Proteine production
- Thread starter yaracuy
- Start date
It’s the other way round. mRNA signals to the translational machinery via a ‘stop codon’.
Who signals RNA polymerase in selecting a particular region to produce protein ?
DNA-dependent RNA polymerases transcribe a mRNA strand starting from ~30 bp downstream of the “TATA box”.
It’s the other way round. mRNA signals to the translational machinery via a ‘stop codon’.
Let me rephrase my self :
!) time zero every thing is on stand steel
2) some signal comes to helicase to unfold ?
3) there must be a signal to open the DNA ?
4) signal to polymerase to assemble mRNA ?
5) ,+++++,,,,,,,,, produced protein
6) signal stop producing protein ?
Don't misunderstand me I am not challenging , I an just ignorant in this case
Let me rephrase my self :
!) time zero every thing is on stand steel
2) some signal comes to helicase to unfold ?
3) there must be a signal to open the DNA ?
4) signal to polymerase to assemble mRNA ?
5) ,+++++,,,,,,,,, produced protein
6) signal stop producing protein ?
Don't misunderstand me I am not challenging , I an just ignorant in this case
There is not really a simple answer for these questions. I suggest that you look through a molecular biology textbook or at least a general biology textbook for a more in-depth answer.
In short, chemical messengers induce transcription. A classic example is the lac (lactose) operon that leads to the exprssion of proteins responsible for lactose uptake and metabolism (Go to Youtube and type in lac operon there are a couple of really good videos that illustrate this process). The end result is that a DNA sequence called a promoter region is exposed and allows for the assembly of RNA polymerase. After transcription and a few modifications mRNA is the product of all this. mRNA leaves the nucleus where there are ribosomes that can translate the mRNA to peptides. Ribosomes can use the same mRNA to synthesize many copies of the same peptide until the mRNA is degraded by the cell.
Now, this gets to your second question as to what signal tells the cell to stop producing this particular protein. As long as the signal persists to allow transcription of this gene mRNA will be synthesized to replace the mRNA lost to the cells normal mRNA degradation mechanisms. In other words, there will be steady-state concentration of mRNA encoding this particular peptide (or series of peptides). If the original signal does not persist however, the rate of degradation will soon dominate the rate of mRNA production (because this rate has now beome zero or close to zero) and eventually there will be no more mRNA to encode this particular protein, thereby, ending expression of this protein.
So, this was just my attempt to simplify a pretty complicated process (This process is usually the subject of entire textbooks), but I hope this helps you.
Well, no.

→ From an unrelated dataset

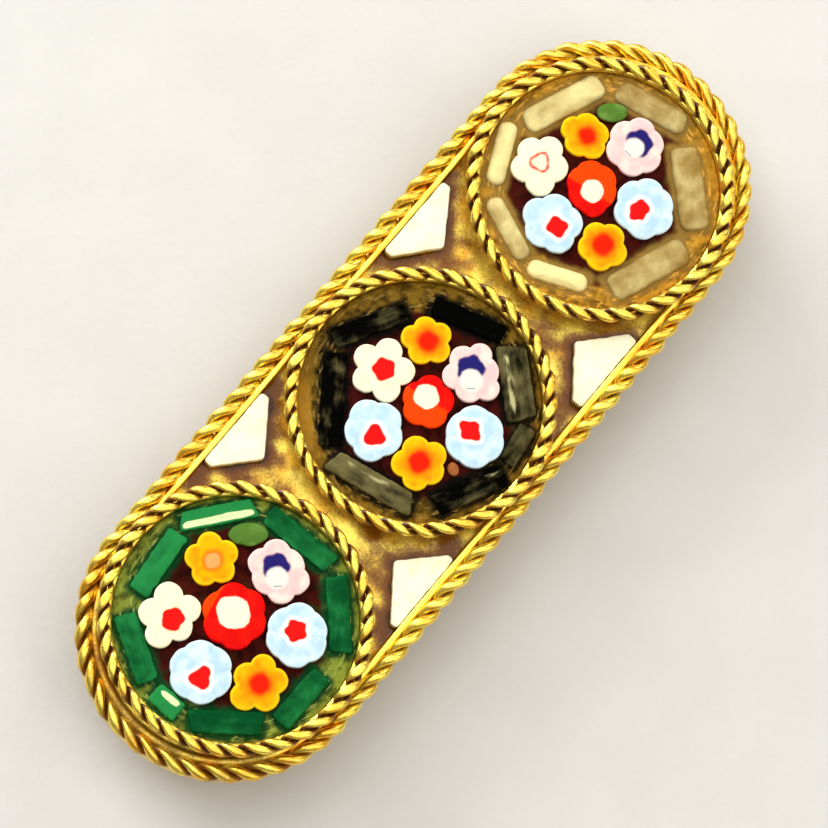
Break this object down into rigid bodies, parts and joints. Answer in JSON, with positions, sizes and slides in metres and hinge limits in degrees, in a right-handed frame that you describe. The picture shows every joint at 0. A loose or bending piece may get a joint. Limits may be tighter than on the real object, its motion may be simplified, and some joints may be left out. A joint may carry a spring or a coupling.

There is no time when a cell is at a “stand still”. (I think that is what you meant to say.) Cells are always working (and hence, turning over proteins by translation of new proteins and degradation of old ones) even when the organism as a whole is resting. At least, that is the case for metazoans like us. I think single-celled organisms, and their spores, can genuinely achieve states of ‘suspended animation’ under the right conditions.
Broadly speaking, chromatin confirmation dictates whether genes contained within that region of the chromosome can be transcribed. Following that, the active transcription of genes requires the presence of necessary specific transcription factors that complex with RNA pol or bind to enhancer elements to change DNA conformation. The production of specific transcription factor proteins needed to activate transcription of their target genes (if they don’t already exist in the cell in an inactive form) occurs in response to environmental signals or developmental programs.